§ SHORT TASK
Find the line that contains "List this object's". Output it and every line after it to the end of the records, exactly as they appear.

(Rows from an object dataset)
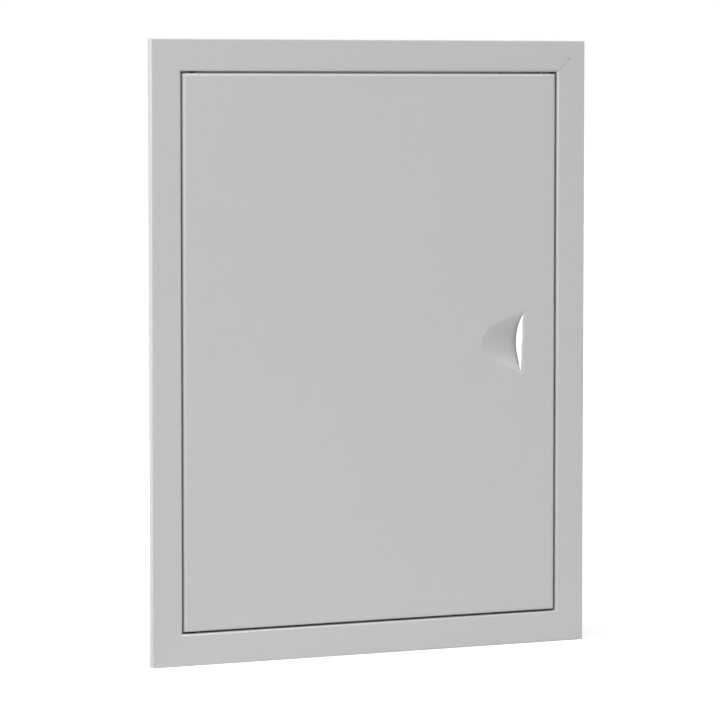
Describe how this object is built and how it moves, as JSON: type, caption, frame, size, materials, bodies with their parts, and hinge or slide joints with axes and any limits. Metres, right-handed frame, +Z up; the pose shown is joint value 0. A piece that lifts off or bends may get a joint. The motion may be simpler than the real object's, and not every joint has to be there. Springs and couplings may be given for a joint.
{
  "type": "metal access panel",
  "caption": "Flush wall access panel of folded grey sheet steel: mitred frame, hidden-pivot door with a pressed finger pull, magnetic catches and wall anchors.",
  "frame": {"origin": "centre of the wall opening, in the plane of the wall's face that the frame's lip rests on", "axes": "+X towards the door's free edge as seen from the front, +Y into the wall, +Z up"},
  "size_m": [0.346, 0.043, 0.446],
  "materials": {
    "frame_coat": "light grey satin powder coat",
    "door_coat": "light grey satin powder coat",
    "zinc_sheet": "zinc plated, dull spangle",
    "bright_steel": "bright zinc plated",
    "bush_plastic": "natural nylon",
    "catch_plastic": "dark grey moulded",
    "magnet": "sintered ferrite, dull"
  },
  "bodies": {
    "frame": {"frame_top_rail": "frame_coat", "frame_bottom_rail": "frame_coat", "frame_left_rail": "frame_coat", "frame_right_rail": "frame_coat", "corner_plate_top_left": "frame_coat", "corner_plate_top_right": "frame_coat", "corner_plate_bottom_left": "frame_coat", "corner_plate_bottom_right": "frame_coat", "upper_pivot_pin": "bright_steel", "lower_pivot_pin": "bright_steel", "upper_catch_housing": "catch_plastic", "lower_catch_housing": "catch_plastic", "upper_catch_magnet": "magnet", "lower_catch_magnet": "magnet", "upper_pole_plates": "bright_steel", "lower_pole_plates": "bright_steel", "catch_screws": "bright_steel", "left_upper_anchor": "zinc_sheet", "left_lower_anchor": "zinc_sheet", "right_upper_anchor": "zinc_sheet", "right_lower_anchor": "zinc_sheet", "anchor_rivets": "bright_steel"},
    "door": {"door_panel": "door_coat", "upper_hinge_bracket": "zinc_sheet", "lower_hinge_bracket": "zinc_sheet", "upper_pivot_bush": "bush_plastic", "lower_pivot_bush": "bush_plastic", "upper_strike_plate": "zinc_sheet", "lower_strike_plate": "zinc_sheet"}
  },
  "joints": [
    {"name": "door_hinge", "type": "hinge", "parent": "frame", "child": "door", "pos_m": [-0.1388, 0, 0], "axis": [0, 0, -1], "range_deg": [0, 120]}
  ]
}
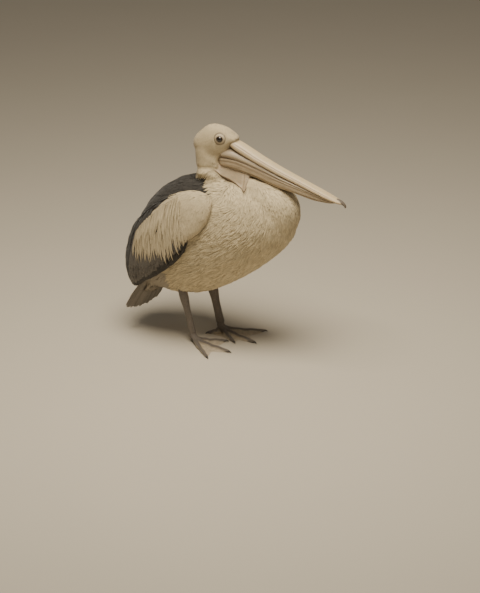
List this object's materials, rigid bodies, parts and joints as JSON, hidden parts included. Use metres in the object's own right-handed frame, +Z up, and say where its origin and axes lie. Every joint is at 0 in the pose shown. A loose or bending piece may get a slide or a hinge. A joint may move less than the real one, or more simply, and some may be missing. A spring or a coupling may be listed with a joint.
{
  "type": "standing australian pelican, life-size still model",
  "caption": "Life-size model of a pelican standing with its neck drawn in, its wings folded and its long bill resting on its breast.",
  "frame": {"origin": "on the floor under the middle of the model's box", "axes": "+X the way the bird faces, +Y its left side, +Z up"},
  "size_m": [0.7202, 0.293, 0.6919],
  "materials": {
    "white_plumage": "soft overlapping feathers",
    "black_plumage": "sleek black-brown feathers",
    "horn": "satin horn",
    "nail": "polished horn",
    "pouch_skin": "bare folded skin",
    "leg_skin": "scaled skin",
    "claw": "polished horn",
    "eye": "wet and glossy"
  },
  "bodies": {
    "root": {"head": "white_plumage", "neck_upper": "white_plumage", "neck_lower": "white_plumage", "trunk": "white_plumage", "thigh_right": "white_plumage", "thigh_left": "white_plumage", "wing_coverts_right": "white_plumage", "wing_coverts_left": "white_plumage", "wing_flight_right": "black_plumage", "wing_flight_left": "black_plumage", "tail": "black_plumage", "bill_upper": "horn", "bill_nail": "nail", "bill_lower": "pouch_skin", "throat_pouch": "pouch_skin", "eye_right": "eye", "eye_left": "eye", "shank_right": "leg_skin", "shank_left": "leg_skin", "foot_right": "leg_skin", "foot_left": "leg_skin", "claw_right_1": "claw", "claw_right_2": "claw", "claw_right_3": "claw", "claw_right_4": "claw", "claw_left_1": "claw", "claw_left_2": "claw", "claw_left_3": "claw", "claw_left_4": "claw"}
  },
  "joints": []
}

§ RESULT FOR THIS EXERCISE
List this object's materials, rigid bodies, parts and joints as JSON, hidden parts included. Use metres in the object's own right-handed frame, +Z up, and say where its origin and axes lie. Every joint is at 0 in the pose shown. A loose or bending piece may get a slide or a hinge. A joint may move less than the real one, or more simply, and some may be missing. A spring or a coupling may be listed with a joint.
{
  "type": "standing australian pelican, life-size still model",
  "caption": "Life-size model of a pelican standing with its neck drawn in, its wings folded and its long bill resting on its breast.",
  "frame": {"origin": "on the floor under the middle of the model's box", "axes": "+X the way the bird faces, +Y its left side, +Z up"},
  "size_m": [0.7202, 0.293, 0.6919],
  "materials": {
    "white_plumage": "soft overlapping feathers",
    "black_plumage": "sleek black-brown feathers",
    "horn": "satin horn",
    "nail": "polished horn",
    "pouch_skin": "bare folded skin",
    "leg_skin": "scaled skin",
    "claw": "polished horn",
    "eye": "wet and glossy"
  },
  "bodies": {
    "root": {"head": "white_plumage", "neck_upper": "white_plumage", "neck_lower": "white_plumage", "trunk": "white_plumage", "thigh_right": "white_plumage", "thigh_left": "white_plumage", "wing_coverts_right": "white_plumage", "wing_coverts_left": "white_plumage", "wing_flight_right": "black_plumage", "wing_flight_left": "black_plumage", "tail": "black_plumage", "bill_upper": "horn", "bill_nail": "nail", "bill_lower": "pouch_skin", "throat_pouch": "pouch_skin", "eye_right": "eye", "eye_left": "eye", "shank_right": "leg_skin", "shank_left": "leg_skin", "foot_right": "leg_skin", "foot_left": "leg_skin", "claw_right_1": "claw", "claw_right_2": "claw", "claw_right_3": "claw", "claw_right_4": "claw", "claw_left_1": "claw", "claw_left_2": "claw", "claw_left_3": "claw", "claw_left_4": "claw"}
  },
  "joints": []
}